Quando Mario Venuti cantò le ragioni del cuore

Oggi è il compleanno di Mario Venuti, il musicista siciliano compie 59 anni e sono tre anni e mezzo che non pubblica un album, lasciando in un angolo il disco di cover "Tropicalia" del settembre dello scorso anno. Per festeggiare il suo genetliaco riprendiamo in mano la sua ultima opera, “Soyuz 10”, e la recensione che scrisse per noi Francesco Arcudi.
Il cantautore siciliano, con questo progetto, chiude una sorta di trilogia "ragione-corpo-cuore": dopo “Il tramonto dell’occidente” e “Motore di vita”. Spiega infatti a Rockol che, laddove il disco del 2014 era incentrato sulla ragione e quello di due anni fa invece era molto fisico, in questo si dà risalto al cuore e ai sentimenti, tornando a parlare di amore, oltre che di attualità.
“Soyuz 10” - il titolo viene dal microfono usato in studio più un numero che indica che questo è il decimo disco solista dell’ex cantante dei Denovo - parte alla grande con “Il vaso di Pandora”, in cui il cantautore accenna alla dipendenza che oggi un po’ tutti abbiamo dalla tecnologia, su una base pop/rock con tante chitarre.
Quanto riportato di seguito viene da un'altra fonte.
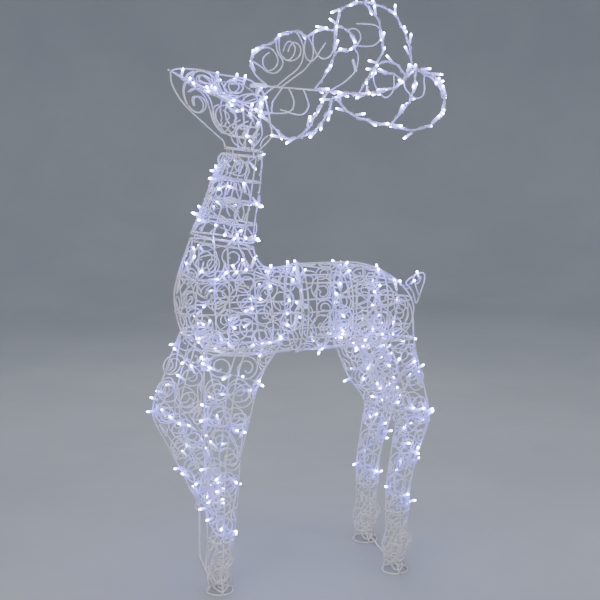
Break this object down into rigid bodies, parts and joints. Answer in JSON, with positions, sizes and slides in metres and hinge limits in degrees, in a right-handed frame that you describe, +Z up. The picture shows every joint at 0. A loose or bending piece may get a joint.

Continua poi con il primo singolo “Il pubblico sei tu”, una sorta di inno motivazionale sull'importanza di pensare prima a sé stessi, su un ritmo dance che richiama il genere dell’album precedente, anche se qui tutto è meno elettronico e più suonato. Questa, musicalmente parlando, è la differenza fondamentale con l’album precedente: qui ci sono archi, fiati e persino un organo Hammond, pur mantenendo un sound molto attuale (“sfido chiunque oggi - dice Venuti - a fare un disco senza usare ProTools e computer”).
Senza citare tutti i dodici brani di “Soyuz 10”, diremo che sono tutti molto belli, con testi interessanti e musicalmente molto vari. Tra i preferiti, “Il tempo di una canzone” dalla melodia vagamente orientaleggiante, a cui dà grande respiro l’arrangiamento per orchestra, che lo rende un pezzo di perfetta musica leggera italiana.
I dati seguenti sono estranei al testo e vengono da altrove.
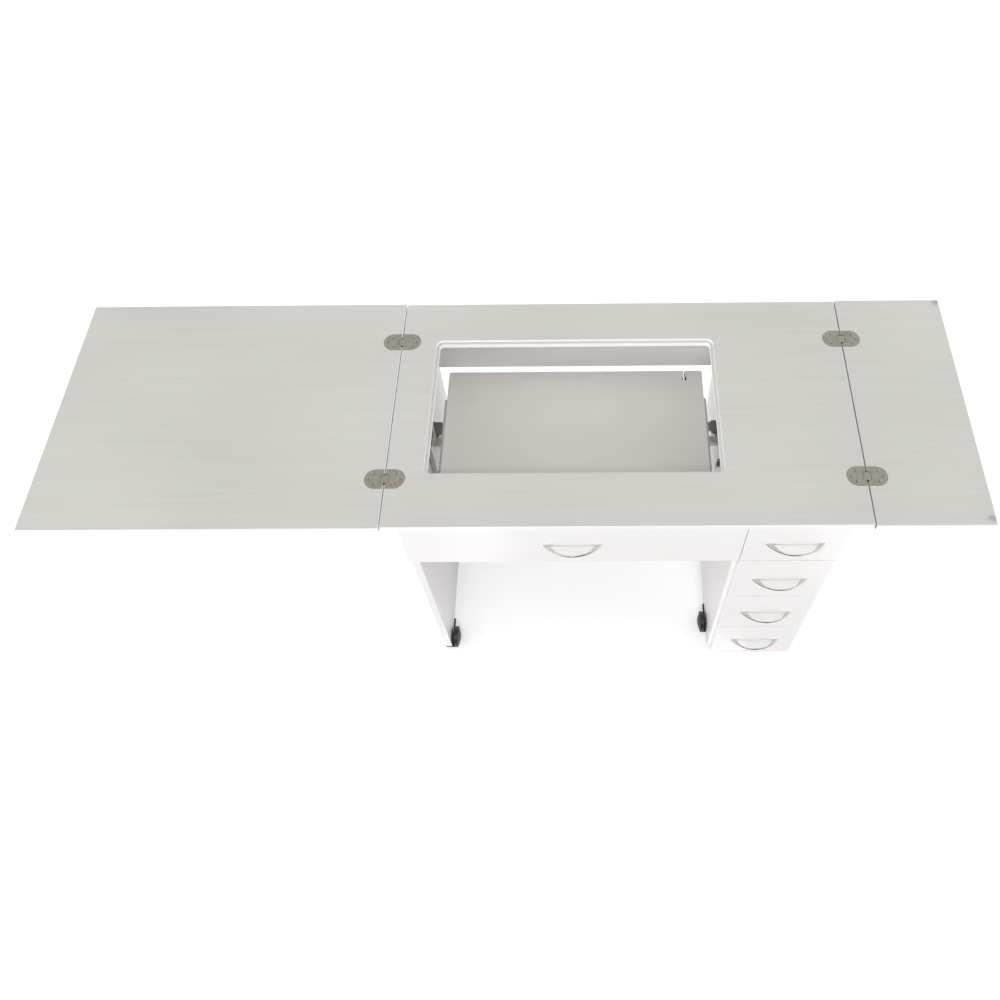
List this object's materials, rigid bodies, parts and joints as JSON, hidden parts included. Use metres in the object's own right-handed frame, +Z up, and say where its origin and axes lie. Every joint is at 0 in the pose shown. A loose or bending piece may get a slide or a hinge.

E poi il delizioso reggae di “Ciao cuore”, con un testo che porta a riscoprire i sentimenti, perché è impossibile vivere senza. “Siamo fatti così” ricorda invece i bei brani melodici anni ‘60, alla Bindi o Paoli, con un testo che invita ad essere sempre se’ stessi. E infine il brano di chiusura, la bella bossanova che ricorda l’amore di Venuti per i ritmi brasiliani (ricordate “Fortuna”?) con un testo che gioca con le illusioni temporali e un ipotetico viaggio nel futuro, e un arrangiamento per orchestra davvero magistrale. Decisamente un disco raffinato ed elegante nella sua leggerezza, il cui ascolto si fa tutto d’un fiato senza mai annoiarsi: di questi tempi non è poco.